California LLC Advantages and Disadvantages
Advantages of Limited Liability Company
- Limited Liability: Owners of a LLC have the limited liability protection of a corporation.
- Flexible Profit Distribution: Limited liability companies can select varying forms of distribution of profits. Unlike a common partnership where the split is 50-50, LLC have much more flexibility.
- No Minutes: Corporations are required to keep formal minutes, have meetings, and record resolutions. The LLC business structure requires no corporate minutes or resolutions and is easier to operate.
- Flow Through Taxation: All your business losses, profits, and expenses flow through the company to the individual members. You avoid the double taxation of paying corporate tax and individual tax. Usually, this will be a tax advantage, but circumstances can favor a corporate tax structure.
Disadvantages of Limited Liability Company
- Limited Life: Corporations can live forever, whereas a LLC is dissolved when a member dies or undergoes bankruptcy.
- Going Public: Business owners with plans to take their company public, or issuing employee shares in the future, may be best served by choosing a corporate business structure.
- Added Complexity: Running a sole-proprietorship or partnership will have less paperwork and complexity. A LLC may federally be classified as a sole-proprietorship, partnership, or corporation for tax purposes.

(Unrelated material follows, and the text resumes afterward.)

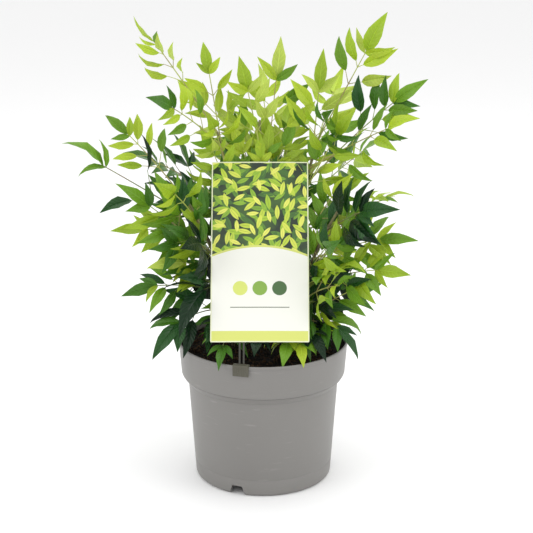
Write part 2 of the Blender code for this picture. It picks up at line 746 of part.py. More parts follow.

Classification can be selected or a default may apply.
California's 2009 Business Tax Climate Ranks 48th
California ranks 48th in the Nation's State Business Tax Climate Index. The Index compares the states in five areas of taxation that impact business: corporate taxes; individual income taxes; sales taxes; unemployment insurance taxes; and taxes on property, including residential and commercial property. The ranks of neighboring states are as follows: Washington (12th), Oregon (9th), Arizona (22nd), Nevada (3rd) and Hawaii (24th).
California's Top Individual Income Tax Rate is the Highest in the Nation
With seven brackets and a top rate of 10.3 percent for those earning over $1,000,000. California's individual income tax has the second-highest rate and one of the most highly progressive structures in the nation. In 2006, California's individual income tax collections were $1,418 per person, which ranked 6th highest nationally. Since most small businesses are S Corporations, partnerships, or sole proprietorships, they pay their business taxes at the rates for individuals. That makes California's taxes on small businesses some of the most burdensome in the nation.
California's Corporate Income Tax Rate is the Highest in the West
Corporations looking to relocate, or even establish, a business in the West may shy away from California, as the state's 8.84% flat rate is the highest corporate tax rate in the West. Nationally, only eight states have a higher top corporate tax rate than California. In 2007, state-level corporate tax collections (excluding local taxes) in California were $307 per capita, which ranked 6th highest nationally.